The exercise:
Give the number of lines containing the word "manifold" and nothing more.

Given records:
※

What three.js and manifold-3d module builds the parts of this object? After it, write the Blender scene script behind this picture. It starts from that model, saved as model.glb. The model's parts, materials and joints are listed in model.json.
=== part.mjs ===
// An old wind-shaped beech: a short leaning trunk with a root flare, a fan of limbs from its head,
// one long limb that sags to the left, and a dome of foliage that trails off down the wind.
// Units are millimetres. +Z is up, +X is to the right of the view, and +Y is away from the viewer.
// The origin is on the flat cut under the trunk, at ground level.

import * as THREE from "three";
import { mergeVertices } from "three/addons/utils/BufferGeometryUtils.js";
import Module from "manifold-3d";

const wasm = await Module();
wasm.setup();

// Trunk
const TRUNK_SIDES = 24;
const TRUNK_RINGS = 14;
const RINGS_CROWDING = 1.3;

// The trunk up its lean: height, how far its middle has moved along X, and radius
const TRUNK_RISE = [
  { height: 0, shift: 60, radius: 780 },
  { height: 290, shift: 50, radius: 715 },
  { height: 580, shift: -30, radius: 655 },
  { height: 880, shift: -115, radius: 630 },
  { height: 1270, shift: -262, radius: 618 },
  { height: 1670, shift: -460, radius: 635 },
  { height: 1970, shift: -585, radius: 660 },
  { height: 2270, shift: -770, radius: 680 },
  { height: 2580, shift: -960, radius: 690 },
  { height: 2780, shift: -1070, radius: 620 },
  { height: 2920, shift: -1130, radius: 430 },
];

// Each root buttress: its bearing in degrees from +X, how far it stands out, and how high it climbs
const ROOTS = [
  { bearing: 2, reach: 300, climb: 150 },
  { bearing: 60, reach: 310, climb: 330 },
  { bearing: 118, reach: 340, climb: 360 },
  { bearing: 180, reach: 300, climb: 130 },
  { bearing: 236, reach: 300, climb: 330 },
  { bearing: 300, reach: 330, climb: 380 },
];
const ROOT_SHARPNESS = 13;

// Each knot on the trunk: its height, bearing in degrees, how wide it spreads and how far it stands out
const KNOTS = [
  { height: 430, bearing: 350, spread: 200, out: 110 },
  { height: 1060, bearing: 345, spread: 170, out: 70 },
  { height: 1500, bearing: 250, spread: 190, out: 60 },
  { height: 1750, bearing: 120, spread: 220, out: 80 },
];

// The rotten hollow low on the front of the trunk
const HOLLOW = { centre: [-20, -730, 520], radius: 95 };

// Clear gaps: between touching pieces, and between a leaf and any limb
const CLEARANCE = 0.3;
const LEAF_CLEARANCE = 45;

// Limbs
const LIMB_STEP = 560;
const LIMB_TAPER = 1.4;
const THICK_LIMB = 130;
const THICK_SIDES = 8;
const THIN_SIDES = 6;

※

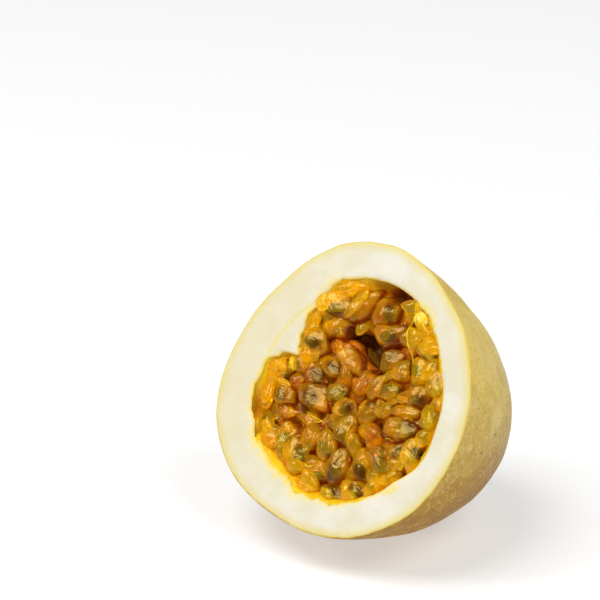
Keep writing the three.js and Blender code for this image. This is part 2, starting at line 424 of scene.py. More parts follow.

※

Answer for the task:
2